It is easy to underestimate how much postwar circumstances influence the verdict on a war. In different circumstances America's leaders could have been prosecuted as war criminals for their actions in Vietnam, just like Milosevic and Karadic. That may sound unbelievable but it is a quote from Robert Macnamara (Secretary of State at the time) talking about himself.

We won WWII, we wrote the history books, and we all like to believe it was a conflict of moral simplicity. We need books like this that challenge our complacency. I believe it is because our views are so deeply ingrained that some people are attacking this book.

I agree with one of the criticisms. If you want Nicholson to argue his case in the usual way, you will be disappointed. He doesn't argue at all. Most of the book comprises quotations and reports of quotations. He only writes in his own voice for a few sentences at the very end. As has been pointed out, this isn't historical analysis and can never prove anything. But it does have an advantage. He lets the evidence speak for itself. This means anyone open-minded can find the book interesting regardless of their viewpoint.

A good example is the quotes of Gandhi's comments.

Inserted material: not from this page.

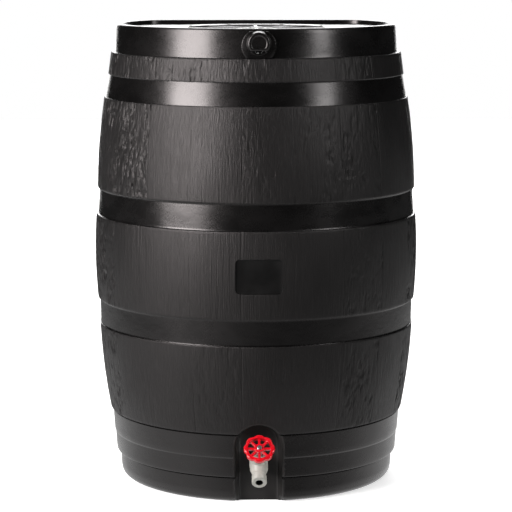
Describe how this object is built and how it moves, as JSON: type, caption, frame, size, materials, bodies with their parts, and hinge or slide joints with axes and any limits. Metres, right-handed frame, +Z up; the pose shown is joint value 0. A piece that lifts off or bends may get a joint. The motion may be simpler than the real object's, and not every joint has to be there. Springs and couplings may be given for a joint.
{
  "type": "rain barrel",
  "caption": "Flat-backed stave-pattern rain barrel with a hose tap in a front alcove, a hooded overflow and a lift-out top screen.",
  "frame": {"origin": "on the ground, on the axis of the barrel's round front", "axes": "+Z up, -Y towards the front with the tap, +Y towards the flat back, +X to the right as seen from the front"},
  "size_m": [0.6052, 0.5037, 0.851],
  "materials": {
    "barrel_plastic": "moulded polyethylene, fine wood grain on the staves, semi-gloss hoops",
    "tap_plastic": "satin",
    "wheel_plastic": "glossy",
    "overflow_plastic": "semi-gloss",
    "screw_steel": "bright",
    "seal_rubber": "matte",
    "stem_brass": "machined",
    "packing_fibre": "matte",
    "screen_plastic": "satin",
    "mesh_fibre": "woven, satin"
  },
  "bodies": {
    "barrel": {"barrel_shell": "barrel_plastic", "spigot_body": "tap_plastic", "spigot_outer_washer": "seal_rubber", "spigot_inner_washer": "seal_rubber", "spigot_lock_nut": "tap_plastic", "spigot_bonnet": "tap_plastic", "bonnet_gasket": "seal_rubber", "packing_nut": "tap_plastic", "stem_packing": "packing_fibre", "overflow_fitting": "overflow_plastic", "overflow_gasket": "seal_rubber", "overflow_lock_nut": "overflow_plastic"},
    "valve_disc": {"disc_holder": "stem_brass", "seat_washer": "seal_rubber", "seat_washer_screw": "screw_steel"},
    "handwheel": {"valve_stem": "stem_brass", "handwheel": "wheel_plastic", "handwheel_washer": "screw_steel", "handwheel_screw": "screw_steel"},
    "screen": {"screen_frame": "screen_plastic", "screen_mesh": "mesh_fibre", "mesh_retaining_ring": "screen_plastic", "screen_screws": "screw_steel"}
  },
  "joints": [
    {"name": "screen_lift", "type": "slide", "parent": "barrel", "child": "screen", "axis": [0, 0, 1], "range_m": [0, 0.08]},
    {"name": "valve_travel", "type": "slide", "parent": "barrel", "child": "valve_disc", "axis": [0, -0.7071, 0.7071], "range_m": [0, 0.0075]},
    {"name": "handwheel_turn", "type": "hinge", "parent": "valve_disc", "child": "handwheel", "pos_m": [0, -0.27, 0.075], "axis": [0, -0.7071, 0.7071], "range_deg": [0, 900]}
  ],
  "couplings": [
    {"joint": "valve_travel", "follows": "handwheel_turn", "m_per_rad": 0.00047746}
  ]
}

Some people will read these as virtuous and uplifting. Others will see them as proof that Gandhi was a fool and the pacifits were mad. Nicholson makes no comment, he merely gives us the quotes.

If you aren't satisfied with this, and prefer a book that debates the subject using historical analysis, Buchanan's "Churchill, Hitler and the unnecessary war" is a good choice.

I wish the book's detractors had said, "That's interesting, there is a lot I didn't know in this book, it highlighted some things that aren't usually admitted, and showed that the picture is murkier than most of us appreciate. But I disagree with his conclusion. I still think Churchill was mostly justified and I won't change my view." Sadly, that's not what the reviewers have said.

One reviewer accuses Nicholson of selective commentary. But the total amount of commentary in the entire book is very close to zero. The criticisms of Churchill are quotes from people who knew him. Nicolson is perfectly entitled to gather such quotations. There are already plenty of books praising Churchill. We rarely hear the negative comments and we should hear them. It is healthy to see the darker side of the man we recently voted the greatest Briton of all time. In any case the book does contain a lot of praise for Churchill.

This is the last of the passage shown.